Le son d’une machine à écrire résonne. La voix du protagoniste engagé dans le monde retentit devant l’immensité des arbres. Dès les premiers plans, Rino Noviello expose la vision de son rapport à l’existence et à la nature, aux choses, et tisse les liens entre l’Homme et son habitat. Au détour de plans plus intimistes, nous découvrons l’engagement radical des protagonistes, leur geste éthique quotidien.

Dans ce documentaire produit de manière alternative via la plateforme de crowfunding Kisskissbanbank, Rino Noviello retrace le parcours vers la dé-servitude de Veronika Paenhuyzen et Marc Van Damme dont le quotidien s’harmonise avec les principes de la simplicité volontaire. Au départ de ce projet, l'association belge "Les Amis de la Terre" qui, depuis 10 ans, sensibilise le grand public à la simplicité volontaire. Une roulotte pour habitat, un petit poêle à bois pour l'hiver, un grand potager nourricier, quelques poules et la forêt à quelques centaines de mètres. Comment vivre la décroissance dans une société toujours en quête de croissance infinie ? Comment vivre une simplicité volontaire ?

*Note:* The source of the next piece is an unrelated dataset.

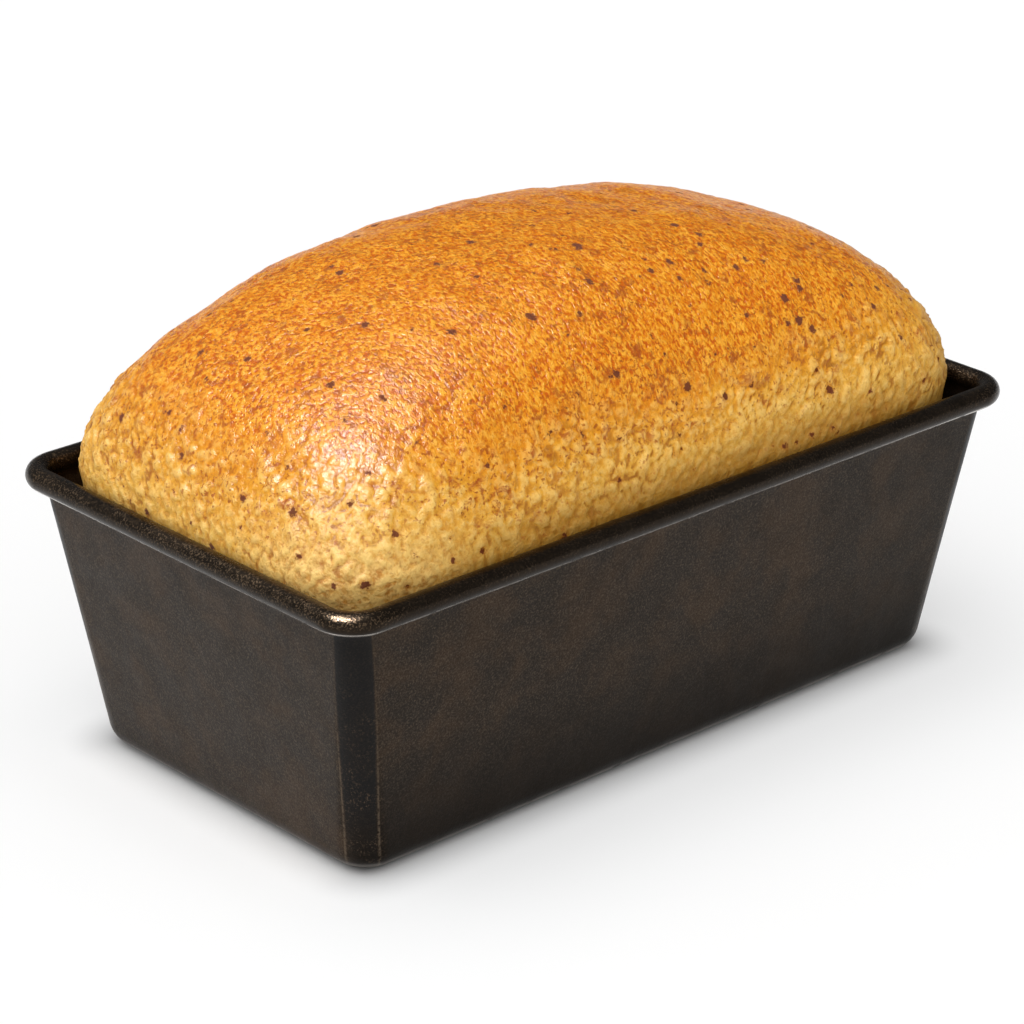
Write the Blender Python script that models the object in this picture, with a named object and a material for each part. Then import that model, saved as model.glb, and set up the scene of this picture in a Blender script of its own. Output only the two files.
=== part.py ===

De la consommation de la culture à la culture de la consommation, les conditions matérielles d’existence des citoyens se sont progressivement associées à l’économique, produisant un individu mercantile. Le consommateur est canalisé et intégré malgré lui dans un système de besoins socialement construit où la satisfaction de ceux-ci reproduit leur propre domination sociale. Il n'a plus aucun accès au réel, son identité est conditionnée par les produits qu’il utilise et ses besoins qui pourtant ne seront jamais satisfaits en raison de leur renouvellement incessant. La simplicité volontaire semble être la dernière égide contre l’individu postmoderne né de l’effondrement progressif des structures institutionnelles, sociales et spirituelles et d’une volonté de libération des dogmes, normes et valeurs traditionnelles. Cette simplicité se donne à voir sans mensonge, sans détour, sans sophistication, sans grandiloquence. Cette simplicité, c’est l’existence même, en tant que rien ne s’y ajoute, c’est la vie insignifiante, et c’est la vraie.

Il ne s’agit pas de développement durable, terme désuet pour allier la stricte nécessité entre économie et environnement, mais de simplicité volontaire et d’autonomie créatrice. Et ces deux termes doivent se penser dans l’urgence du présent. Successivement, les plans nous font découvrir les choix de vie opérés par les deux protagonistes à savoir ceux de la simplicité volontaire, un mode de vie centrée sur des valeurs définies comme essentielles dont la mise en œuvre est quotidienne : repenser son travail, sa consommation, son alimentation, son habitat, sa santé, ses déplacements, ses vacances, ses loisirs, ses relations sociales, refus des médias, du gaspillage, de la surconsommation non nécessaire, réduire considérablement ses déchets et son impact écologique. C’est une forme de réponse à une crise du sujet, le «Je » qui ne se reconnaît plus, n’a plus de repères dans le réel. Elle nous invite à discerner le nécessaire du superflu, le naturel de l'artificiel. Une mise en scène qui suit cette philosophie, arpentant ce que la terre donne à voir de plus beau. Le documentaire de Noviello est pensé comme un road movie, statique par son processus, mais vagabond et mobile, en devenir par le sujet qu’il s’attelle de traiter. Un documentaire pensé aussi comme un manifeste, ou la caméra s’efface au profit du déploiement du concept traité.